[Set exercise]: Copy out, exactly and without additions, the lines from the one that contains "make_leaf(name, stalks, make_material(name" to the one that contains "up = np.array((0, 0, 1.0))", both ends included.

[Data provided]:
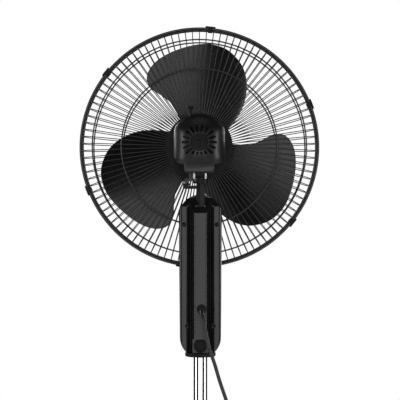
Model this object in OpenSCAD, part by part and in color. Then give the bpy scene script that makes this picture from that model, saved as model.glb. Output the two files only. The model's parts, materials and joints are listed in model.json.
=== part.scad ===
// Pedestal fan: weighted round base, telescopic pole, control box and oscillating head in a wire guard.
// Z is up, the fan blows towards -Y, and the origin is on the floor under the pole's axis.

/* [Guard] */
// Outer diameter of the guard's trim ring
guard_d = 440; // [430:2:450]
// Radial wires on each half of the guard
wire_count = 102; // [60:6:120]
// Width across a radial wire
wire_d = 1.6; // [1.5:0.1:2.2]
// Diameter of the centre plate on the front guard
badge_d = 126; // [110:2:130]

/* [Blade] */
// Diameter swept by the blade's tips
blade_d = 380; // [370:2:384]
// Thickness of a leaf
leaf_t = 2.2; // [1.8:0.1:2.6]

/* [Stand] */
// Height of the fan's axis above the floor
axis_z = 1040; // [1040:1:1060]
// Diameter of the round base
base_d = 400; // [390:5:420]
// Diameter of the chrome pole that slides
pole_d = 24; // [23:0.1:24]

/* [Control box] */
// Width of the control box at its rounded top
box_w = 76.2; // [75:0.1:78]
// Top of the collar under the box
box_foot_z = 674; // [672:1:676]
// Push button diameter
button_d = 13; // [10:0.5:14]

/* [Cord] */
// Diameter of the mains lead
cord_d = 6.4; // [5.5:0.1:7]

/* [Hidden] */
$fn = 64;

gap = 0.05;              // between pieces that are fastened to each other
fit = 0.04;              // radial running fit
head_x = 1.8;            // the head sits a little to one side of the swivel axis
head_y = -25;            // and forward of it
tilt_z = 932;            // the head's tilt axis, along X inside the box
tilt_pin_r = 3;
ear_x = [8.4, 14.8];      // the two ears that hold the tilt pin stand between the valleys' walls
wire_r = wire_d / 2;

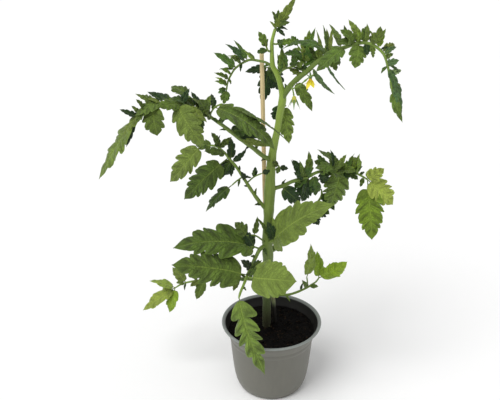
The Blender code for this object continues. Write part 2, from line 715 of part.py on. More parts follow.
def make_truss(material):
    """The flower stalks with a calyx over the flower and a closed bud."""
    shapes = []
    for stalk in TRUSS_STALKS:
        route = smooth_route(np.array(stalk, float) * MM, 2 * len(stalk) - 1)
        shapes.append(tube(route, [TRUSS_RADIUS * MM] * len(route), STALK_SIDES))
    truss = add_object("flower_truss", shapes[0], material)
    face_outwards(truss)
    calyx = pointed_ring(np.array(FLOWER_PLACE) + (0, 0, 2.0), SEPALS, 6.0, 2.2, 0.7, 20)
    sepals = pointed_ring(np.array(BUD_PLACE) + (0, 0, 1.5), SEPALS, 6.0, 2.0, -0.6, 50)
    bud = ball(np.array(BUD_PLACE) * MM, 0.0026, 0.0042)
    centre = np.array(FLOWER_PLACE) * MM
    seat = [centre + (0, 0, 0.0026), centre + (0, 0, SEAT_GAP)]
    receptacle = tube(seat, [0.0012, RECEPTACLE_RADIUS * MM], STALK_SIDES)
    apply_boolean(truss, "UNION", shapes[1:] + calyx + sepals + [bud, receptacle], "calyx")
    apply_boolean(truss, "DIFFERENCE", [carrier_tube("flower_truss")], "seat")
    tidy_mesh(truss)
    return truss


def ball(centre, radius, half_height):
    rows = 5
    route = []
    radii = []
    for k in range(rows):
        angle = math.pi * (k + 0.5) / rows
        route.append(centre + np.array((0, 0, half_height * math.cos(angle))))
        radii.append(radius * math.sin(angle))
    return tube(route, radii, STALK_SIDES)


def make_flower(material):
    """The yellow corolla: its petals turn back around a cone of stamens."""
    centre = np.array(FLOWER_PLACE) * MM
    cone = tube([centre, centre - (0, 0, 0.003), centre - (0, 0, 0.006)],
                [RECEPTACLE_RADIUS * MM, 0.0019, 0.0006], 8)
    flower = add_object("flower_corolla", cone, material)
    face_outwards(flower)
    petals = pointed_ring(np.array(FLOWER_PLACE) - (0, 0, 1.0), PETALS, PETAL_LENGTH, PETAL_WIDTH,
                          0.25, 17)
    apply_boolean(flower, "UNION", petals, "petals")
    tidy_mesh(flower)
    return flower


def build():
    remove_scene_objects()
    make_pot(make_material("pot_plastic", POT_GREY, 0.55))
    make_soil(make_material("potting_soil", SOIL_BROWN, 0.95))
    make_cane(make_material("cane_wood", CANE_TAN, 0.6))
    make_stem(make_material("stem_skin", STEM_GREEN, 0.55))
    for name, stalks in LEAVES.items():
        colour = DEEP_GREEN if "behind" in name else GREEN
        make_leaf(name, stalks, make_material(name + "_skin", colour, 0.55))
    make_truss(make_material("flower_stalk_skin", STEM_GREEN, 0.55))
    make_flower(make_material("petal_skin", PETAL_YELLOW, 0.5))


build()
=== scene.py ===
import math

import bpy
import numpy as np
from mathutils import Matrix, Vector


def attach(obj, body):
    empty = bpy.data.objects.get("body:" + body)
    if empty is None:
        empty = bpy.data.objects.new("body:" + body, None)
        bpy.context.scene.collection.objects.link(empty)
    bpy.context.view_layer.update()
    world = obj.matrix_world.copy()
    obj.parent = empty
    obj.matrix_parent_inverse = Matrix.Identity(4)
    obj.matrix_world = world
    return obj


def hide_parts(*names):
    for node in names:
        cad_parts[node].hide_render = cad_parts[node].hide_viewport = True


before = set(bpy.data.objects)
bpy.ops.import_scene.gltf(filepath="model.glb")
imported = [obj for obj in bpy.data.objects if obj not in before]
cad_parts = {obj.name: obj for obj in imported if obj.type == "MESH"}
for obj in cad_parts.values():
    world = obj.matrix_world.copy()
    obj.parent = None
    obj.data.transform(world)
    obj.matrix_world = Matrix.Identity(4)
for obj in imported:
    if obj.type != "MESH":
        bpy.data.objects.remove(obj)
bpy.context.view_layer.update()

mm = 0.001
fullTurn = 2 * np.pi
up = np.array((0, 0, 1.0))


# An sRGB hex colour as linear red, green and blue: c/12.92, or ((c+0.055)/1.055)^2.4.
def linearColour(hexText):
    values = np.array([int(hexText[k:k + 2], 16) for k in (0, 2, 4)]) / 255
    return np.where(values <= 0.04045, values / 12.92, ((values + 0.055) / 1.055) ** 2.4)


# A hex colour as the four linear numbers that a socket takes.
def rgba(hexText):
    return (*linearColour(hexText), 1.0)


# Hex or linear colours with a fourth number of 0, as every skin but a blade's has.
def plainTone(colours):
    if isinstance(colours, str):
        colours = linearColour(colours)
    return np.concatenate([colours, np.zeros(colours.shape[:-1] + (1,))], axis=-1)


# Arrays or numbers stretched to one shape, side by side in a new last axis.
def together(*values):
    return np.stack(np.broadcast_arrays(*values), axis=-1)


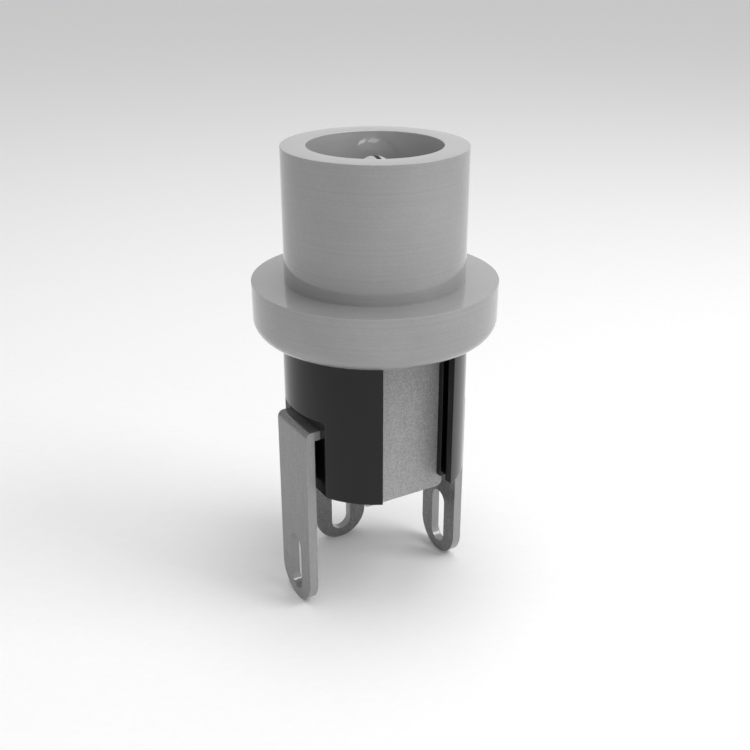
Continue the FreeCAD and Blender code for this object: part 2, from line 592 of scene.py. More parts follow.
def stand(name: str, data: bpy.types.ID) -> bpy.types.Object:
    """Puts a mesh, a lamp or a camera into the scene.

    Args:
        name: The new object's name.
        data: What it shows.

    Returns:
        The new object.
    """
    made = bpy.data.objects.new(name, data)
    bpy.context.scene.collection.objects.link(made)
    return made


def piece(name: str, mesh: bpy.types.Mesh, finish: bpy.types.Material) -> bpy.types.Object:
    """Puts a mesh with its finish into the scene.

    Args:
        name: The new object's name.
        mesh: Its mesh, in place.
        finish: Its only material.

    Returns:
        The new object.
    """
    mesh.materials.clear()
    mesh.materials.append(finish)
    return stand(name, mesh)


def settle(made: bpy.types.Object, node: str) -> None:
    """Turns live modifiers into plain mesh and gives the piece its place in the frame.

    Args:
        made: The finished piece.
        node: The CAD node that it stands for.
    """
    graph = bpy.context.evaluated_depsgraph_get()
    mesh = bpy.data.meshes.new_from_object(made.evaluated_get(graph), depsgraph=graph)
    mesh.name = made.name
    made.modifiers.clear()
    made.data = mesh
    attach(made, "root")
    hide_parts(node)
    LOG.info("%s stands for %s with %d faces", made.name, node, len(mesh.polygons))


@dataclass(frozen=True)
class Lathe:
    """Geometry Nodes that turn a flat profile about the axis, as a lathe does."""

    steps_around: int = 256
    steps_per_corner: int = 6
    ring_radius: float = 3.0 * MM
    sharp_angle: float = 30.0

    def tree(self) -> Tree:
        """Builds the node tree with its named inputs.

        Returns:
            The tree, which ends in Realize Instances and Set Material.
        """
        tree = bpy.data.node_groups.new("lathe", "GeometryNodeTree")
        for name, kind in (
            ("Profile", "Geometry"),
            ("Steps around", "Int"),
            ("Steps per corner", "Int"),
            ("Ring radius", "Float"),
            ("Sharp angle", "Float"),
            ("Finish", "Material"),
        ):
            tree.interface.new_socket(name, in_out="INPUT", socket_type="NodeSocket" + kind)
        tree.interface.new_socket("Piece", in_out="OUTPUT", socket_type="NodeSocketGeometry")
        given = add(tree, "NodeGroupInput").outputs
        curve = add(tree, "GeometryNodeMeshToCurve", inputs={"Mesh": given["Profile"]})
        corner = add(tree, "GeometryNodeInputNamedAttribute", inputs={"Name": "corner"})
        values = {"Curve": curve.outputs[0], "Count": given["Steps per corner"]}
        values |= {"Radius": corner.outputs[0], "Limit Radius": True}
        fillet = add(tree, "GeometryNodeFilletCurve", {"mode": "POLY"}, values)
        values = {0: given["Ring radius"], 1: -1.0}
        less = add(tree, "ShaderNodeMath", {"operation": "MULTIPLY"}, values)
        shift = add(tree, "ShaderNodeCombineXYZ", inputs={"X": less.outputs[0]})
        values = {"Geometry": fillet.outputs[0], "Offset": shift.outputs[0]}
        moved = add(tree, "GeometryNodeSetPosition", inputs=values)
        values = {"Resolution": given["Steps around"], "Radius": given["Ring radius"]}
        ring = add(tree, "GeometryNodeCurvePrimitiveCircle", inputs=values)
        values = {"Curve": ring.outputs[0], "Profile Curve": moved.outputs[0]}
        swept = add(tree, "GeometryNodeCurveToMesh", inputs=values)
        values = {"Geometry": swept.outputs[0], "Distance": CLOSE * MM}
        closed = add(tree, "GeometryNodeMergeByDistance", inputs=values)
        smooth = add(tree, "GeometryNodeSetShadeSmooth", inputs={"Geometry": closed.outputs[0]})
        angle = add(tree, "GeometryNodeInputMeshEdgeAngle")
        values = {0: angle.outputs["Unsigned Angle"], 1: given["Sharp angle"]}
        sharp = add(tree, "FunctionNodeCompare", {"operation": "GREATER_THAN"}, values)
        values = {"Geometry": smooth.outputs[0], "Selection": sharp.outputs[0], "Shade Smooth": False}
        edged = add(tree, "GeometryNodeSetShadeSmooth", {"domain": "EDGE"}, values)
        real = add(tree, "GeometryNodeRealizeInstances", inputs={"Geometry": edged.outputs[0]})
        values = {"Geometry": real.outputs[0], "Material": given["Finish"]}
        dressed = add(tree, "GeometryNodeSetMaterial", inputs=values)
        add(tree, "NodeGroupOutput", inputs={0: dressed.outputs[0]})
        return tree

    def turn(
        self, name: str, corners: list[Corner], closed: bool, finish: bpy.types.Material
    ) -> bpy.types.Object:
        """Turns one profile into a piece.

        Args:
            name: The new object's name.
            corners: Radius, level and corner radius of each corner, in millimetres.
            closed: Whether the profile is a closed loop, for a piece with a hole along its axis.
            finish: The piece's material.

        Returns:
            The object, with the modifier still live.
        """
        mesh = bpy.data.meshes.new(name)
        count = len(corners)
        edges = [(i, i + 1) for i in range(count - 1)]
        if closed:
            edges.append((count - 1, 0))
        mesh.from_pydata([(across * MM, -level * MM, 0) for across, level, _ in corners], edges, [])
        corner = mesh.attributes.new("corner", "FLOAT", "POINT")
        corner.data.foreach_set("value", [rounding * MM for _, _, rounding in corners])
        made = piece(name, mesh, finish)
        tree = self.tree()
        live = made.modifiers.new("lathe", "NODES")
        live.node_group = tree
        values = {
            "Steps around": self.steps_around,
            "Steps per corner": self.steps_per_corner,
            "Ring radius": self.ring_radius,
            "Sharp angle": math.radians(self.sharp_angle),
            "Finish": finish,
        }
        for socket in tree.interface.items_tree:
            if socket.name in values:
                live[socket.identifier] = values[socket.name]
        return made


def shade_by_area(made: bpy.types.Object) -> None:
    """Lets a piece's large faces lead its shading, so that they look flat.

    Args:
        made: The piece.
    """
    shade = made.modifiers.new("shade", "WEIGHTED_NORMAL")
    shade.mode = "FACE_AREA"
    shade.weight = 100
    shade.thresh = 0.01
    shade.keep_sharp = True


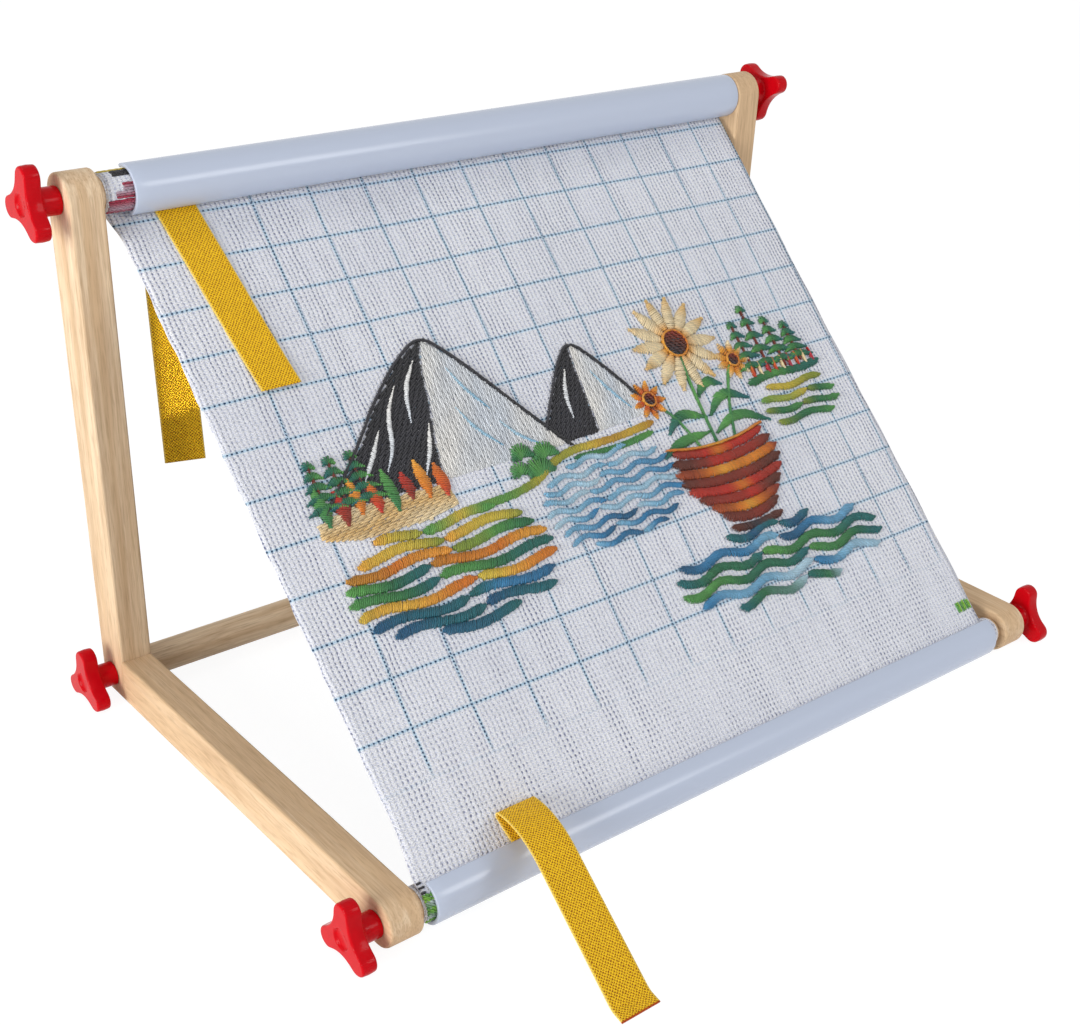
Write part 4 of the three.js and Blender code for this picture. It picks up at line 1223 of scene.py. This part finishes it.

[Written response]:
        make_leaf(name, stalks, make_material(name + "_skin", colour, 0.55))
    make_truss(make_material("flower_stalk_skin", STEM_GREEN, 0.55))
    make_flower(make_material("petal_skin", PETAL_YELLOW, 0.5))


build()
=== scene.py ===
import math

import bpy
import numpy as np
from mathutils import Matrix, Vector


def attach(obj, body):
    empty = bpy.data.objects.get("body:" + body)
    if empty is None:
        empty = bpy.data.objects.new("body:" + body, None)
        bpy.context.scene.collection.objects.link(empty)
    bpy.context.view_layer.update()
    world = obj.matrix_world.copy()
    obj.parent = empty
    obj.matrix_parent_inverse = Matrix.Identity(4)
    obj.matrix_world = world
    return obj


def hide_parts(*names):
    for node in names:
        cad_parts[node].hide_render = cad_parts[node].hide_viewport = True


before = set(bpy.data.objects)
bpy.ops.import_scene.gltf(filepath="model.glb")
imported = [obj for obj in bpy.data.objects if obj not in before]
cad_parts = {obj.name: obj for obj in imported if obj.type == "MESH"}
for obj in cad_parts.values():
    world = obj.matrix_world.copy()
    obj.parent = None
    obj.data.transform(world)
    obj.matrix_world = Matrix.Identity(4)
for obj in imported:
    if obj.type != "MESH":
        bpy.data.objects.remove(obj)
bpy.context.view_layer.update()

mm = 0.001
fullTurn = 2 * np.pi
up = np.array((0, 0, 1.0))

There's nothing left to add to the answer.